+++ INPUT MATERIAL +++
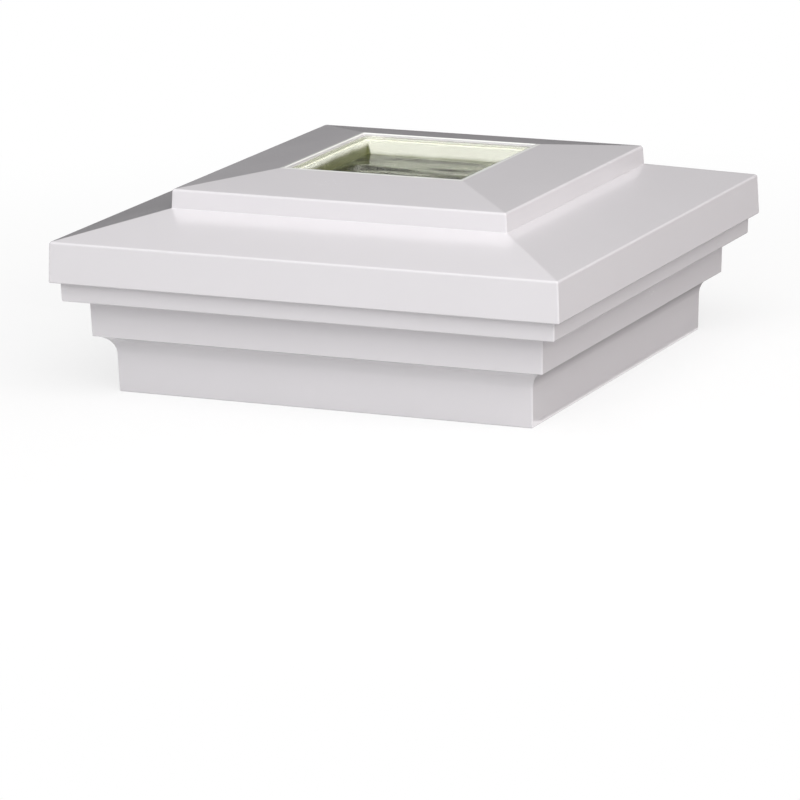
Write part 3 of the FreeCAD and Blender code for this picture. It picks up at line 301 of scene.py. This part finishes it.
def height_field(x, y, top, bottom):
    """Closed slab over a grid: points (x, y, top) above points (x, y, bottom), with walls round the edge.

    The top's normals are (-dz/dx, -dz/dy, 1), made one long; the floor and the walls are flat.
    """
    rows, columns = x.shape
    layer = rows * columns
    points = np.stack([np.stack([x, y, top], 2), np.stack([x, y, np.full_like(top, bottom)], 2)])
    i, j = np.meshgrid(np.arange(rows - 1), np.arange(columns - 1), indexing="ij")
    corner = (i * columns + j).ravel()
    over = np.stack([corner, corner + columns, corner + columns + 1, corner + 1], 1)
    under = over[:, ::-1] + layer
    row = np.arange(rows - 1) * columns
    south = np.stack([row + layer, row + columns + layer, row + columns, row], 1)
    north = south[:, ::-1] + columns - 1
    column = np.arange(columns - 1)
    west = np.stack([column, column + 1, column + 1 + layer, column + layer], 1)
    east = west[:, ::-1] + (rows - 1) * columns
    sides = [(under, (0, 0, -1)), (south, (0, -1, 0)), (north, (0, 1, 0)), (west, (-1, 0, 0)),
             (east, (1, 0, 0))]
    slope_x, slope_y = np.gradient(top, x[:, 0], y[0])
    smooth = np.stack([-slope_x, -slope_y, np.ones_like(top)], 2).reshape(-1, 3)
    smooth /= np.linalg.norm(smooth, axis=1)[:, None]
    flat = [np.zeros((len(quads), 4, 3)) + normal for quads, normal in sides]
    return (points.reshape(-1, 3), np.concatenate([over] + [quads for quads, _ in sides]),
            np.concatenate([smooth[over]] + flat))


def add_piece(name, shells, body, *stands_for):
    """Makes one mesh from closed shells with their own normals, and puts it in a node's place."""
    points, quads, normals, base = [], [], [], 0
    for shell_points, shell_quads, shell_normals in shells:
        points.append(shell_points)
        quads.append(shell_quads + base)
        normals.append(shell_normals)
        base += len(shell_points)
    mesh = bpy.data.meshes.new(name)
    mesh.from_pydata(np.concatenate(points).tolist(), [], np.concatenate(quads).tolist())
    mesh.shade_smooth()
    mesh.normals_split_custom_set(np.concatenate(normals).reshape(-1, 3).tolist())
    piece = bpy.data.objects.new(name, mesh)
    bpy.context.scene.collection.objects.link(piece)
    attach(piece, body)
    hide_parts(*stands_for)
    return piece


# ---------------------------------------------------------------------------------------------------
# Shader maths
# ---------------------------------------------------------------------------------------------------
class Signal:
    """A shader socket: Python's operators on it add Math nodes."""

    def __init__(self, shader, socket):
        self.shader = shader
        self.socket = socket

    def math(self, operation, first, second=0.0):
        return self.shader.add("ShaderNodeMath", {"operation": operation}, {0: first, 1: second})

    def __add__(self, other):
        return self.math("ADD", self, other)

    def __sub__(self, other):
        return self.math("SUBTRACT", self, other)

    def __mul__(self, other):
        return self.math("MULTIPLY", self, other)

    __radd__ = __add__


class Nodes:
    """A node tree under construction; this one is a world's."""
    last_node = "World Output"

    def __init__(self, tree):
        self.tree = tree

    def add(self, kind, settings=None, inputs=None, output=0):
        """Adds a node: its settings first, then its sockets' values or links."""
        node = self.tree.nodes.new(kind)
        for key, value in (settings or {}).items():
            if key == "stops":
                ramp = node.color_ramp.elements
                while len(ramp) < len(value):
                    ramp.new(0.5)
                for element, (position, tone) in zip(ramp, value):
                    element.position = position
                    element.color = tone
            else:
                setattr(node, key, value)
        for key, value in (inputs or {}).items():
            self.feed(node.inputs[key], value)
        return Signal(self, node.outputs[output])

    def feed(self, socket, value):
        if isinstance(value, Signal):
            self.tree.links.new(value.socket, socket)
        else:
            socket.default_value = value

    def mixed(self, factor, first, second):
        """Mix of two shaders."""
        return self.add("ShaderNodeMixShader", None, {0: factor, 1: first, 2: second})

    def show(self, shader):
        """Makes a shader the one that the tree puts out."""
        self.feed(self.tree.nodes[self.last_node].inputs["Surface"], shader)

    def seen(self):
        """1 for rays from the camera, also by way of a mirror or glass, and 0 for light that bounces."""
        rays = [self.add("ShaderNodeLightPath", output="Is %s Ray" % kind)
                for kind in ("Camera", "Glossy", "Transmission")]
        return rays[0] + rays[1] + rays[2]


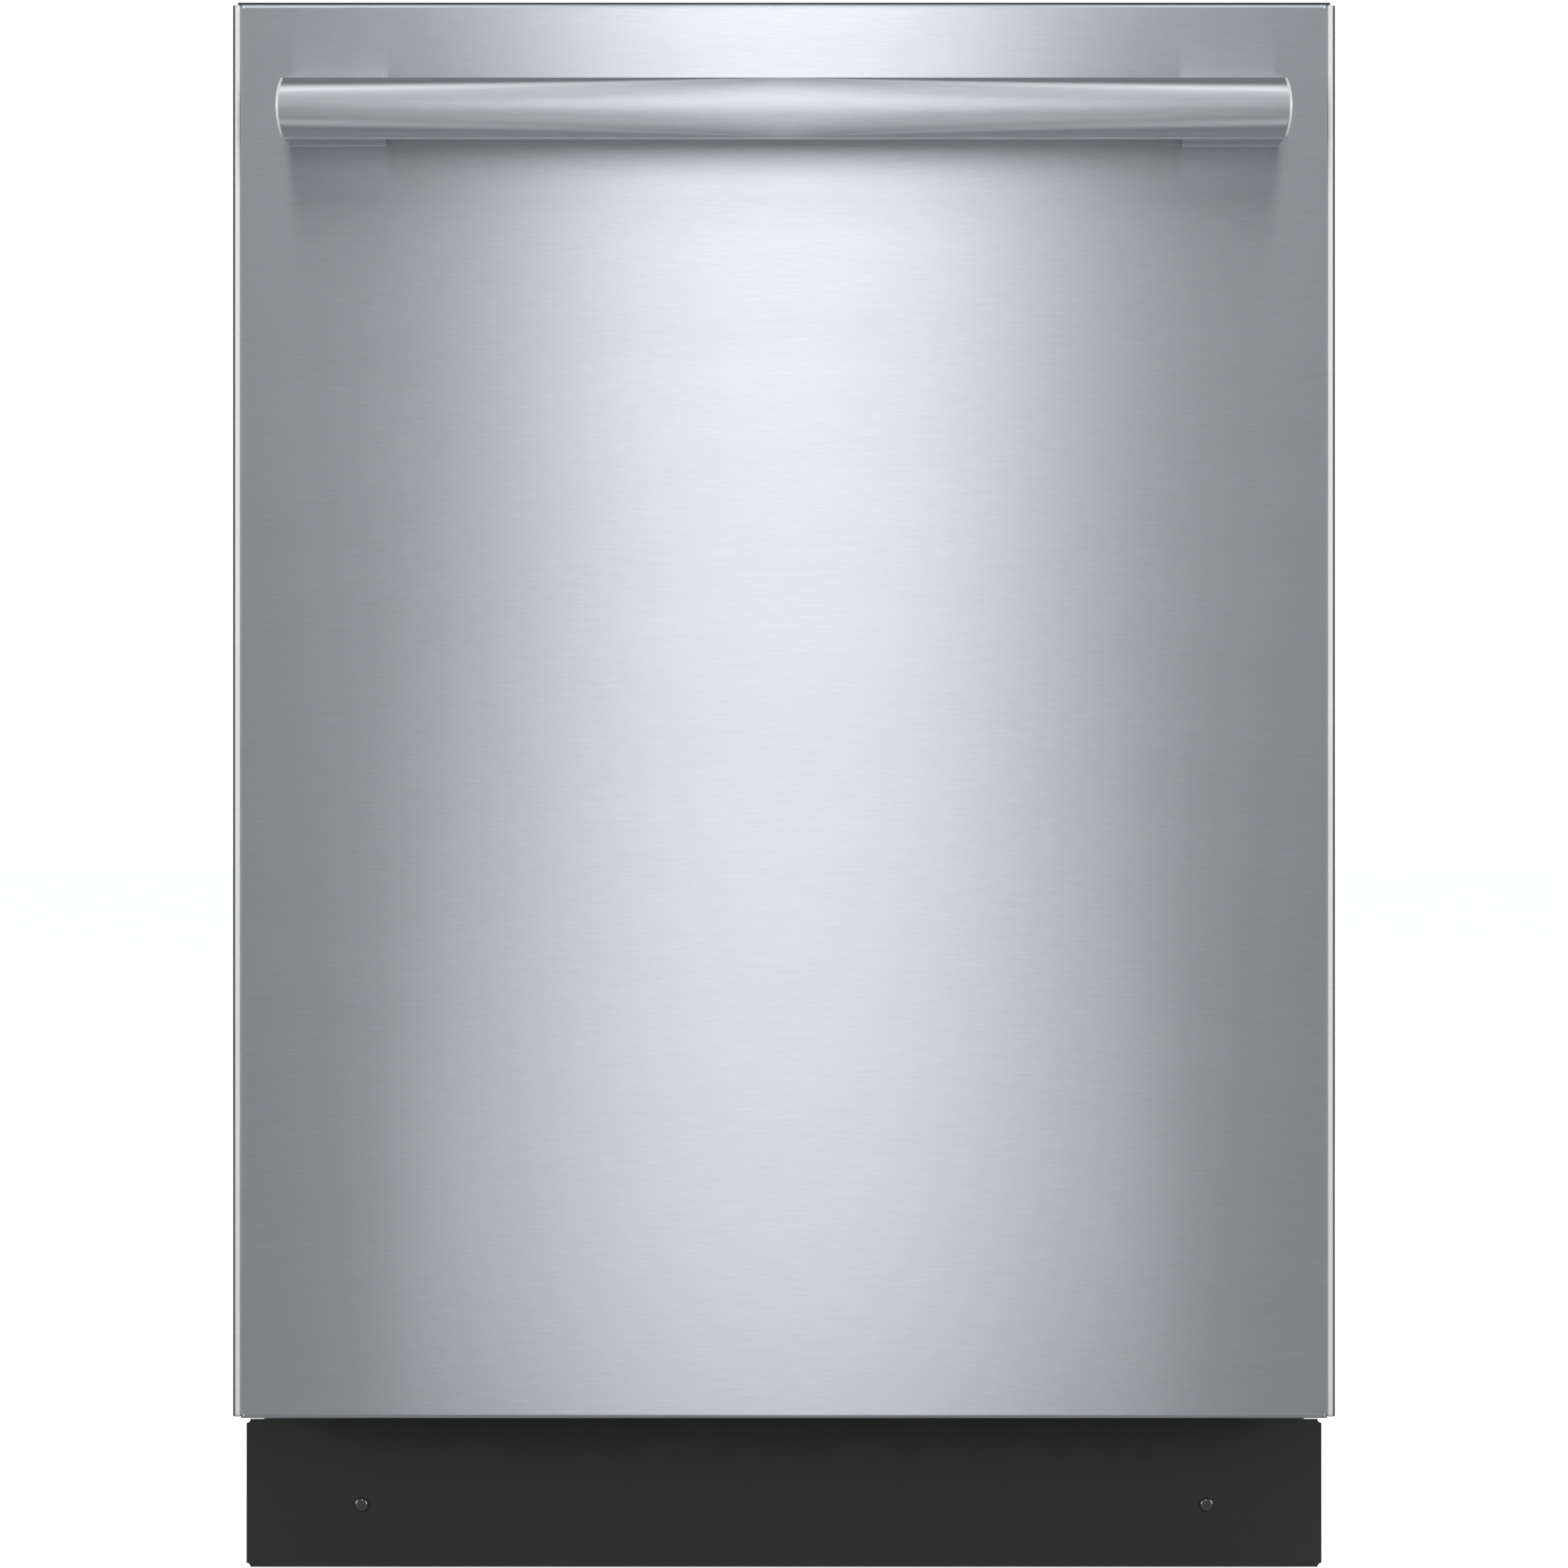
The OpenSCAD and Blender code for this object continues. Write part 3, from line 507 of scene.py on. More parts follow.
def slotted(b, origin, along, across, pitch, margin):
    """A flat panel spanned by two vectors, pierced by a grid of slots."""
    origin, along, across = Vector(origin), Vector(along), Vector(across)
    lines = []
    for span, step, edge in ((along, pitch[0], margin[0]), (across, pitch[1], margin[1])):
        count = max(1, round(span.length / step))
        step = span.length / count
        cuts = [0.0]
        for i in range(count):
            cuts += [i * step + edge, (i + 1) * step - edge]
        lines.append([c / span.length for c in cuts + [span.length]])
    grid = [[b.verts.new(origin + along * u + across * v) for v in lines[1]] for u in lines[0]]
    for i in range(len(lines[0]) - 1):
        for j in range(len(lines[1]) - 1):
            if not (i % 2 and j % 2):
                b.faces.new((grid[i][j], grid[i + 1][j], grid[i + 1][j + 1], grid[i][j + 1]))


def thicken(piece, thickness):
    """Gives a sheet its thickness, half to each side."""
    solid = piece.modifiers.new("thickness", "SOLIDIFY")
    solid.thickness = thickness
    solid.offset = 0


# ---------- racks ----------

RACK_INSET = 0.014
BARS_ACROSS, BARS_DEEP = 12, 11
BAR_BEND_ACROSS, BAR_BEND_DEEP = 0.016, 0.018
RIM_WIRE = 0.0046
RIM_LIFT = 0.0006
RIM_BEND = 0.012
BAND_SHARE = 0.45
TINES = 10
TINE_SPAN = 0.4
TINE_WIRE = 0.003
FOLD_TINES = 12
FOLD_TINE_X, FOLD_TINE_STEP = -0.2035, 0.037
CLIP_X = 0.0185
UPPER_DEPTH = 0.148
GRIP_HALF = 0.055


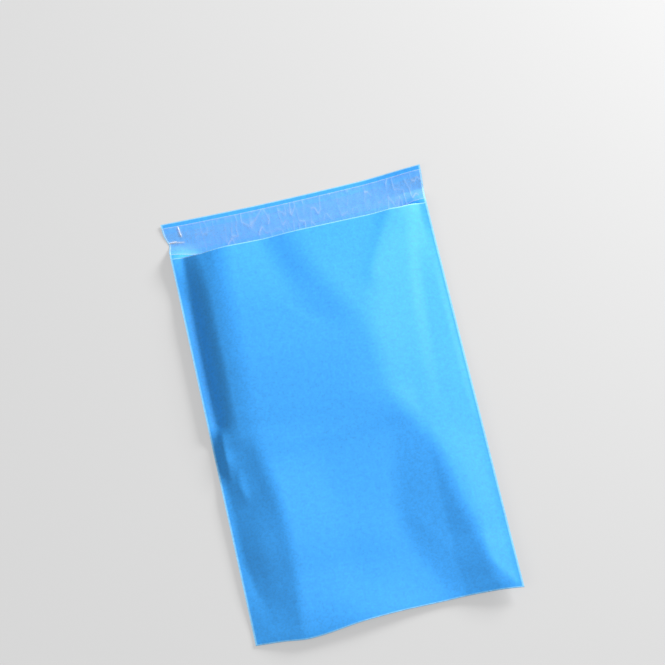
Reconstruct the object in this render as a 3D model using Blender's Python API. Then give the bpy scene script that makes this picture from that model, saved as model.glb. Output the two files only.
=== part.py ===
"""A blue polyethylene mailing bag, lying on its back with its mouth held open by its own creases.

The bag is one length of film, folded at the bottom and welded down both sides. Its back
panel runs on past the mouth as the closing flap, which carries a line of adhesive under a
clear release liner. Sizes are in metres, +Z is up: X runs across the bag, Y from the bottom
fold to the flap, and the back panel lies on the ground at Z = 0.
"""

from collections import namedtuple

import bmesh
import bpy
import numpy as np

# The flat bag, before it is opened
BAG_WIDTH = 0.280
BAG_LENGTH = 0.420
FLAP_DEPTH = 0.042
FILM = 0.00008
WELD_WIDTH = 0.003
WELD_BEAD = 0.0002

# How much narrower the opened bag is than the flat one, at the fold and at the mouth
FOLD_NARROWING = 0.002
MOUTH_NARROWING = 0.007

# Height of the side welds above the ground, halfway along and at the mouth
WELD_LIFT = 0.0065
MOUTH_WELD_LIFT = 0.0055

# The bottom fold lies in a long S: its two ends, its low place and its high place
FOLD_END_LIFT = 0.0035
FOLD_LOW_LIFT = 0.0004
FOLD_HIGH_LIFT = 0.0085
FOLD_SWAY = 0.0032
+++
Take the line with "Reconstruct the object" and all lines after it through the end of the records, and write them out exactly; include nothing else.

Reconstruct the object in this render as a 3D model using Blender's Python API. Then give the bpy scene script that makes this picture from that model, saved as model.glb. Output the two files only.
=== part.py ===
"""A blue polyethylene mailing bag, lying on its back with its mouth held open by its own creases.

The bag is one length of film, folded at the bottom and welded down both sides. Its back
panel runs on past the mouth as the closing flap, which carries a line of adhesive under a
clear release liner. Sizes are in metres, +Z is up: X runs across the bag, Y from the bottom
fold to the flap, and the back panel lies on the ground at Z = 0.
"""

from collections import namedtuple

import bmesh
import bpy
import numpy as np

# The flat bag, before it is opened
BAG_WIDTH = 0.280
BAG_LENGTH = 0.420
FLAP_DEPTH = 0.042
FILM = 0.00008
WELD_WIDTH = 0.003
WELD_BEAD = 0.0002

# How much narrower the opened bag is than the flat one, at the fold and at the mouth
FOLD_NARROWING = 0.002
MOUTH_NARROWING = 0.007

# Height of the side welds above the ground, halfway along and at the mouth
WELD_LIFT = 0.0065
MOUTH_WELD_LIFT = 0.0055

# The bottom fold lies in a long S: its two ends, its low place and its high place
FOLD_END_LIFT = 0.0035
FOLD_LOW_LIFT = 0.0004
FOLD_HIGH_LIFT = 0.0085
FOLD_SWAY = 0.0032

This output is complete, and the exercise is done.